この時の「すばる」のお題は「旅」でした。二人とも長い心の旅をしてきたし、現在も船で仕事しているから旅が職業のようなものですよね。
最初はたしか、作中でインド人が語る、インドに旅行に来た日本人が帰れなくなるエピソードが頭にあったんです。その次に、夜の波止場でインド人と日本人が出会うイメージが浮かびました。私はわりと、別々にイメージなり着想がいくつか浮かんでいて、それが結びついて筋になりそうだと思った時点で書き出す、そういう書き方も多いんです。
── 彼らがなぜ船の乗務員となったのか、少しずつ過去が語られていきますが、二人ともとんでもない事情を抱えていますね。
インドってなんでもアリみたいなところがあるので発想しやすいんですよ。私はインドで暮らしていたので、知っていることをもとにディテールをでっちあげられるというか。現在インドでは仏教は宗教としてほぼ機能していないけれど、日本人にとっては仏教が生まれた国というイメージもあって、昔から「インド幻想」みたいなものがあり、そのあたりがこの小説の地盤となっていると思います。私自身はインドに幻想を持っていないし、『百年泥』でも全然そういうことは書いていないんですけれど。

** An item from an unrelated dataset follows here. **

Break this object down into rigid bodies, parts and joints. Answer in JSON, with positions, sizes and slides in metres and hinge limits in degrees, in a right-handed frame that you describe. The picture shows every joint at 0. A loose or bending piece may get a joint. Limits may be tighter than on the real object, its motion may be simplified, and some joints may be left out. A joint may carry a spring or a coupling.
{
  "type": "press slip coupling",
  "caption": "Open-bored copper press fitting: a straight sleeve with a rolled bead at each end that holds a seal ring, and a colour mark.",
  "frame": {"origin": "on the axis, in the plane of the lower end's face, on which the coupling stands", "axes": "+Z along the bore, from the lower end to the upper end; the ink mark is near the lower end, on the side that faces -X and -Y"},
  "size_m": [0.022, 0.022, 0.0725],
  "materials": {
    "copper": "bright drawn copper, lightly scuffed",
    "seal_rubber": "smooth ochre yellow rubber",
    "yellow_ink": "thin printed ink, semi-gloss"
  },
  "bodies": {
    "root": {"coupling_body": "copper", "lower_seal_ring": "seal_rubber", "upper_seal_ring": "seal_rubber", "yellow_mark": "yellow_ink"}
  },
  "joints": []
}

── 『百年泥』はインドが舞台のマジックリアリズム的な作品ですが、読者から「インドでは本当に人々が空を飛んで通勤するんですか」などと訊かれるそうですね。
そうそう。『百年泥』を読んだ人に「どこが面白かったですか」と訊くと、九割九分九厘「飛翔通勤」と言うんですよ。他にもいっぱいボケているのに、誰も突っ込んでくれない。「いくらなんでも、インド人、空飛べへんやろ」と思いましたけど、物語で読者を騙しおおせたとは思いました。
── 「奇遇」でも驚くような出来事が語られ、物語はちょっとノワールな方向へいく。
四篇の中ではこれが一番ノワールですかね。結末が。次の「網ダナの上に」も今回読み返してみて、ずいぶん残酷な話だなと思いました。だって、踏切で母親と一緒に死んだ女の子の霊魂が、列車の網棚の上から恨み言をたれるんですから。
人から見たら母娘心中ですが、娘は死のうとした母親を助けようとして轢かれたんですよね。それで一緒に霊魂になったんだけど、お母さんはさっさと先に生まれ変わってしまう。ひどいといえばこんなひどい話はない。